I haven't had time to look properly at all the games from yesterday's round one in the Norwegian tournament, but the game which appealed to me most was Peter Svidler's win against Jon Ludvig Hammer. Or, rather, it was the endgame which appealed to me most.

Peter squeezed something from nothing; or Jon made the slightest of slip ups, which turned out not to be slight at all, because of a pretty zugzwang.

When I first saw this position (the annotations are from Chessvibes.com) I thought that black could draw by 44…h5, but, alas, the same trick works: 45 Ke3 Ke6 46 Rg7 Kf6 47 a7! (the move I had missed) and the rook must leave the d file, and the white king moves up to b8. 45 Ke3 is the endgame favourite, zugzwang.

The draw was earlier:

 

By being less 'active' with his king, white's rook is compelled to passivity: pawn on a7, rook on a8, black's king will oscillate between g7 and h7. Alex Yermolinsky did a fine video series on ICC in January 'endgames by method' on precisely this ending- this meaning pushing the pawn to the seventh, rook on the eighth, and how and when it is possible to win.
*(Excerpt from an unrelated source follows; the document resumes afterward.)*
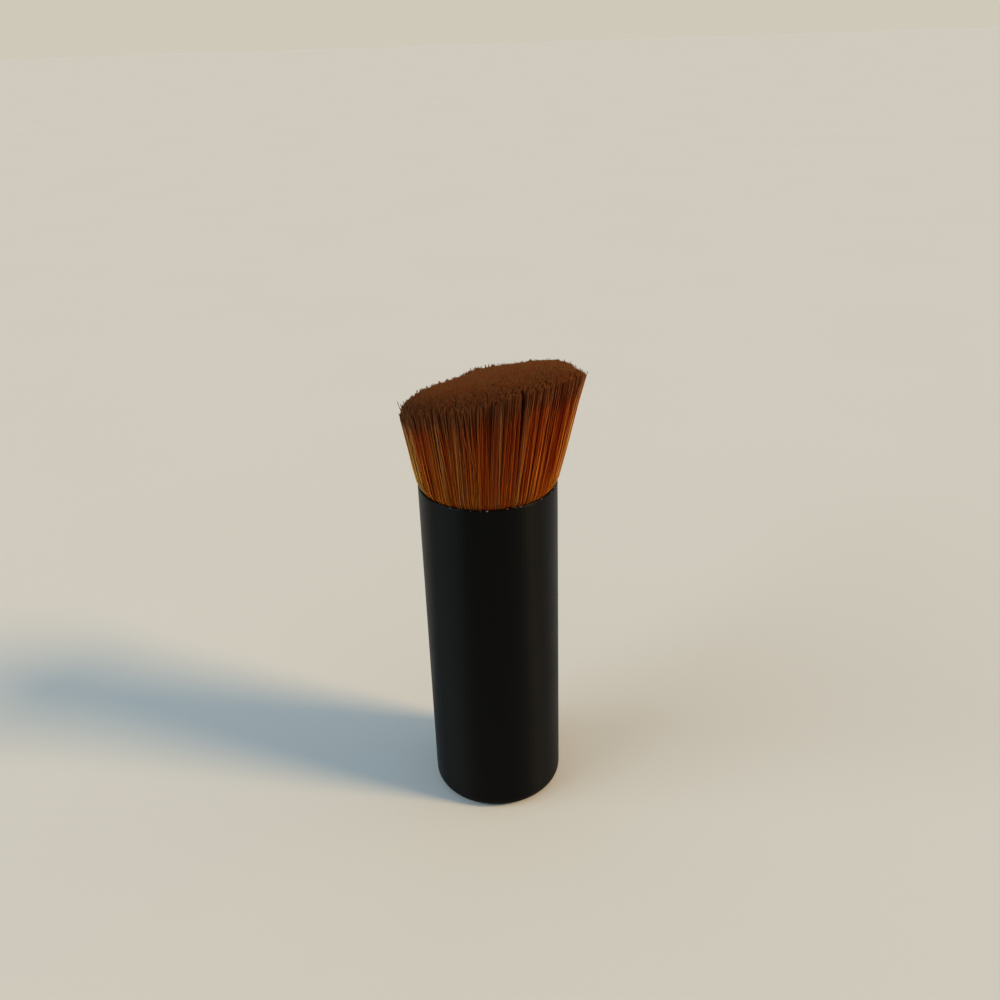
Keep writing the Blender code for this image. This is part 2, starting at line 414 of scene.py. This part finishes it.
def scatter_hairs(rng):
    """Root place, pulls, sway, tip height and colour tone of every hair."""
    places = disc_places(hair_count, rng, hair_place_jitter)
    reach = np.hypot(places[:, 0], places[:, 1])
    angle = np.arctan2(places[:, 1], places[:, 0])
    locks = {name: gather_into_locks(places, rng, **size) for name, size in lock_sizes.items()}
    outward = places / reach[:, None]
    sideways = np.stack([-outward[:, 1], outward[:, 0]], axis=1)
    rim = smooth_step((reach - 1 + rim_share) / rim_share)
    gathered = (inner_gather_share + (1 - inner_gather_share) * rim)[:, None]

    sway = sum(lock["sway"] for lock in locks.values()) * gathered
    sway += rng.normal(0, hair_sway, (hair_count, 2))
    spill = np.maximum((sway * outward).sum(axis=1), 0) * rim
    crosses = (rng.random(hair_count) < crossing_share) & (reach > crossing_reach_share)
    across = rng.normal(0, crossing_sway, hair_count) * crosses
    loose = crossing_outward_share * np.abs(across)
    strays = rng.random(hair_count) < stray_share
    astray = np.abs(rng.normal(0, stray_sway, hair_count)) * strays
    sway += outward * (loose + astray - spill)[:, None]

    length = own_lengths(cut_roughness(reach, angle), astray, locks, rng)
    tone = hair_tones(angle, rim, crosses, locks, rng)
    rise = tuft_rise * reach * np.cos(angle - tuft_heading)
    return {
        "place": places,
        "reach": reach,
        "root_shift": rng.normal(0, hair_root_scatter, (hair_count, 2)),
        "large_offset": (locks["large"]["offset"] + locks["middle"]["offset"]) * gathered,
        "small_offset": locks["small"]["offset"] * gathered,
        "sway": sway,
        "cross": sideways * across[:, None],
        "tip": tip_height(reach, angle) + length,
        "tone": tone,
        "dye_reach": np.maximum(1 + dye_reach_per_rise * rise, dye_reach_least),
    }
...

It seems that Carlsen knows his endings.

Earlier, there was a nice piece of calculation:

Quite nice to work out how 41 h3 wins, and also how white can scramble a draw if instead he played the 'automatic' 41 g3??. (I think it is a draw, after a series of only moves by both sides: 41 g3?? h6 42 h3 g5 43 fg hg 44 h4 gh 45 gh f4, both pawns queen, and white then has to defend the Q+K v Q+K+P ending (White Qh8, Ka4, Pb5; black Qf1, Kb6, Pa5, black to play and can capture Pb5: I presume this is a tablebase draw an probably a draw in practice too, especially given that black's pawn is an a pawn).